There may be two causal forces at work here. First, there is what David Schnarch, in his book Passionate Marriage, defines as “differentiation,” that is, being able to balance between our need for joining and our equally powerful need for individuality. "Differentiating" makes it possible to retain and nurture our sense of self and personal growth, while continuing to actively create intimacy and connection with others. David describes our dilemma: “Individuality propels us to follow our own directives, to be on our own, to create a unique identity. Togetherness pushes us to follow the directives of others, to be part of the group.”3 If we can balance these two forces
-- then in the face of relational pressures, conflicts and the dramas that are so much a part of connection, we can maintain our own individuality and still be deeply joined with another. The choices are not only relational co-dependency or isolation. Both individuality and intimacy are necessary for relationships to succeed.

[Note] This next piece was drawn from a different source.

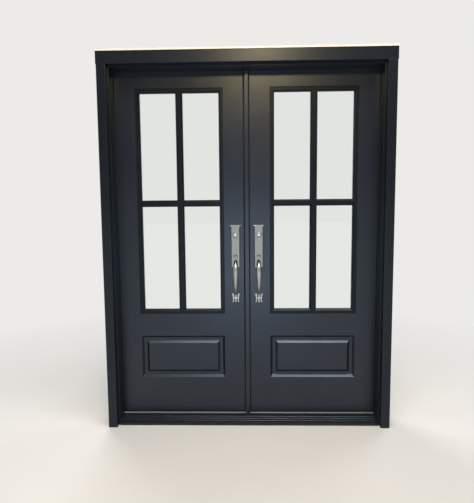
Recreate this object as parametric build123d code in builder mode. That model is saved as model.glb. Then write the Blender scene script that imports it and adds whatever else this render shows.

Secondly, we struggle between intimacy and separation because, I believe, we greatly underestimate the cost of maintaining successful, intimate relationships. The primary currency of intimate and sustainable relationships is love
-- sacrificial love. This love is not provoked, does not take into account a wrong suffered, forgives all things. Though we cannot hope to do this perfectly, it is the stuff of enduring connection and love. It is the giving up of our lives to gain life. Jesus described this price when he spoke of the cost of loving and following God:
"Then Jesus said to His disciples, 'If anyone wishes to come after Me, he must deny himself, and take up his cross and follow Me. For whoever wishes to save his life will lose it; but whoever loses his life for My sake will find it. For what will it profit a man if he gains the whole world and forfeits his soul? Or what will a man give in exchange for his soul?''” (Matt 16:24-26)
Most of us have learned by now that successful relationships are not primarily about getting, but more about giving. Of course, the giving, over time, has to be balanced on both sides lest one partner in the relationship become more of a caregiver than a friend or lover. But it seems to stand that if we withhold our life and companionship from others and store up “life” primarily for ourselves, we will “lose” our life. The corollary then seems to be that if we pour out our life for others, to be a companion, friend or lover and build relationship, we will find life.
So the answer to the question, "To be one or two?" Yes.